Programme director Warren Smith (pictured) has provided the details in a blogpost that updates progress on the effort to develop versions of the UK’s Digital Marketplace for other countries, notably in the developing world in an effort to reduce corruption.

 

This follows an announcement over Christmas from the Cabinet Office that said £11 million had been made available to the programme and that early work is focused on countries including South Africa, Mexico, Colombia, Indonesia and Malaysia.

Smith says the discovery process is still taking place, but when this is complete there are plans for local delivery pilots in a number of cities and municipalities in the countries which could begin to use the procurement channel.

Much of the initial focus is likely to be on spending on digital, data and technology services, which are central to digital transformation strategies.

The partners in prioritised countries will be British embassies and high commissions, national government ministries responsible for reform in the relevant areas, and governments at state or provincial and city or municipality levels.

Alongside this, talks are taking place with non-government and not-for-profit organisations that could act as partners in delivering the marketplace to individual countries.

Five pillars

All this will be underlined by five ‘pillars’ of the programme that draw on the lessons of creating the Digital Marketplace for the UK public sector.

They include assuring plans before the money is spent, drawing on the Technology Code of Practice and GDS spend controls; and using the Digital Marketplace and Crown Commercial Service Technology Strategic Category agreements in designing procurements and contracts.

The others are: assuring service delivery by drawing on the Digital Service Standard and GDS service assessments; publishing open contracting data; and building institutional capabilities and capacities.

But these will be balanced with local requirements. Smith has previously made clear in an interview with UKAuthority that the programme would be tailored to what individual countries need.

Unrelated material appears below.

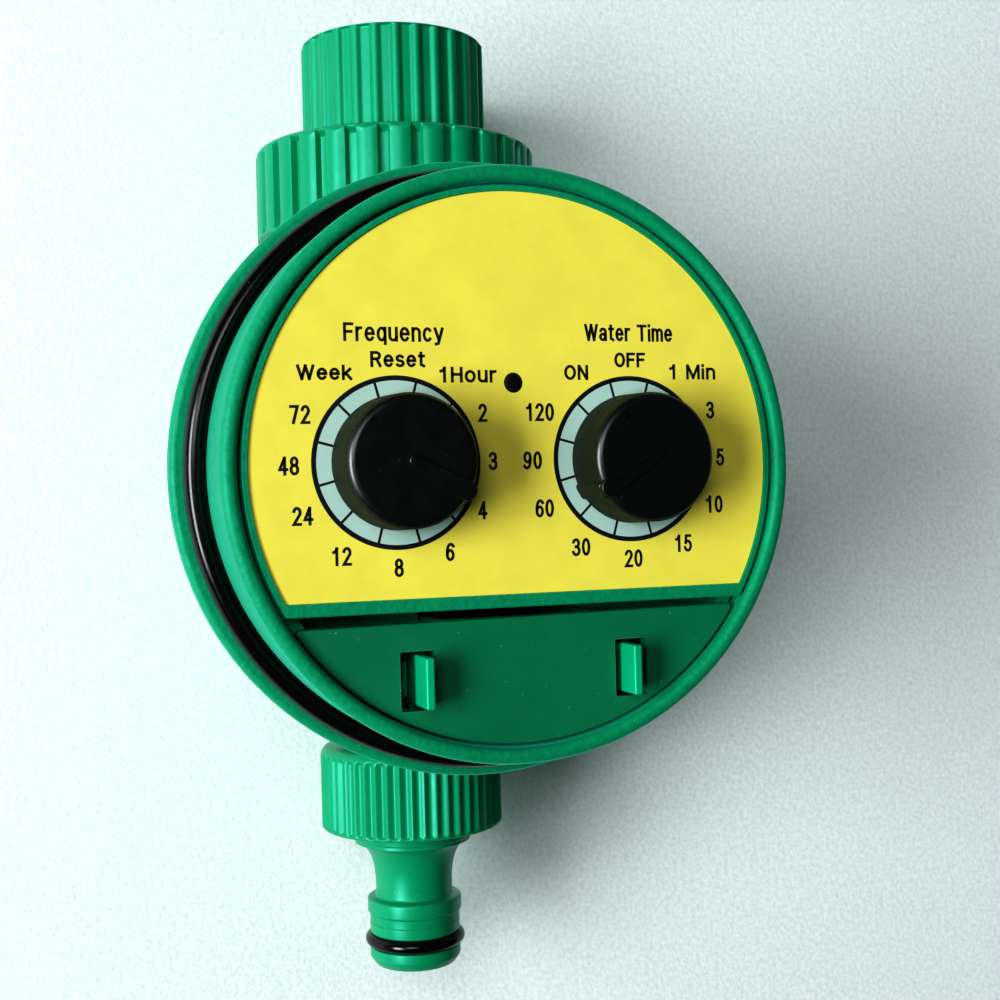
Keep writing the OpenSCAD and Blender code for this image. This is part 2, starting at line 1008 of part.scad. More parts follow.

The Digital Marketplace was set up in 2014 as an online procurement channel for digital services for the public sector, partly with the aim of giving SMEs a greater opportunity in the market. Its most recent sales figures, up to the end of December 2018, show total sales in its G-Cloud framework at £4.07 billion (of which 45% of the value has gone to SMEs), in Digital Outcomes and Specialists £780 million (31% to SMEs) and in Digital Services £184 million (44% to SMEs).